● EXERCISE DESCRIPTION
The data must be written out once more, precisely as given.

● MATERIAL PROVIDED
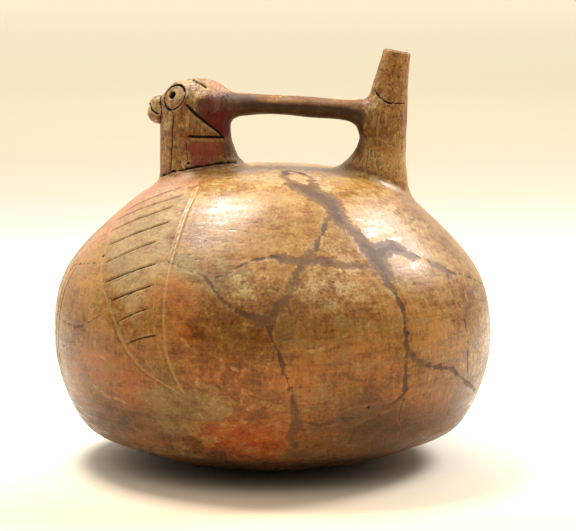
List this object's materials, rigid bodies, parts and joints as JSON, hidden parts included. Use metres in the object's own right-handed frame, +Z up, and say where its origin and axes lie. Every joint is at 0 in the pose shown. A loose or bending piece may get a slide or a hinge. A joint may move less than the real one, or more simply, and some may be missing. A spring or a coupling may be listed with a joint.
{
  "type": "falcon effigy bottle",
  "caption": "Round hollow clay bottle with a falcon's head on a neck, folded wings incised on the shoulder, a strap bridge and a tapering pouring spout.",
  "frame": {"origin": "centre of the underside, on the surface that the bottle stands on", "axes": "+Z up along the body's axis, -X towards the falcon's beak, +X towards the spout; the bottle is symmetric about the XZ plane"},
  "size_m": [0.18, 0.18, 0.1682],
  "materials": {
    "fired_clay": "burnished, unglazed, aged"
  },
  "bodies": {
    "root": {"falcon_bottle": "fired_clay"}
  },
  "joints": []
}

● RESPONSE FOR THIS EXERCISE
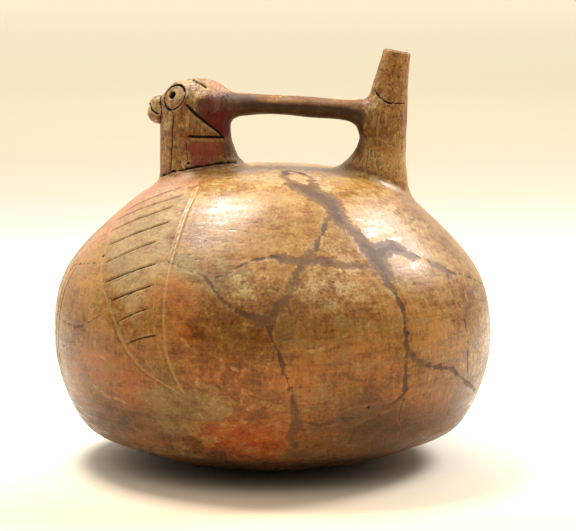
List this object's materials, rigid bodies, parts and joints as JSON, hidden parts included. Use metres in the object's own right-handed frame, +Z up, and say where its origin and axes lie. Every joint is at 0 in the pose shown. A loose or bending piece may get a slide or a hinge. A joint may move less than the real one, or more simply, and some may be missing. A spring or a coupling may be listed with a joint.
{
  "type": "falcon effigy bottle",
  "caption": "Round hollow clay bottle with a falcon's head on a neck, folded wings incised on the shoulder, a strap bridge and a tapering pouring spout.",
  "frame": {"origin": "centre of the underside, on the surface that the bottle stands on", "axes": "+Z up along the body's axis, -X towards the falcon's beak, +X towards the spout; the bottle is symmetric about the XZ plane"},
  "size_m": [0.18, 0.18, 0.1682],
  "materials": {
    "fired_clay": "burnished, unglazed, aged"
  },
  "bodies": {
    "root": {"falcon_bottle": "fired_clay"}
  },
  "joints": []
}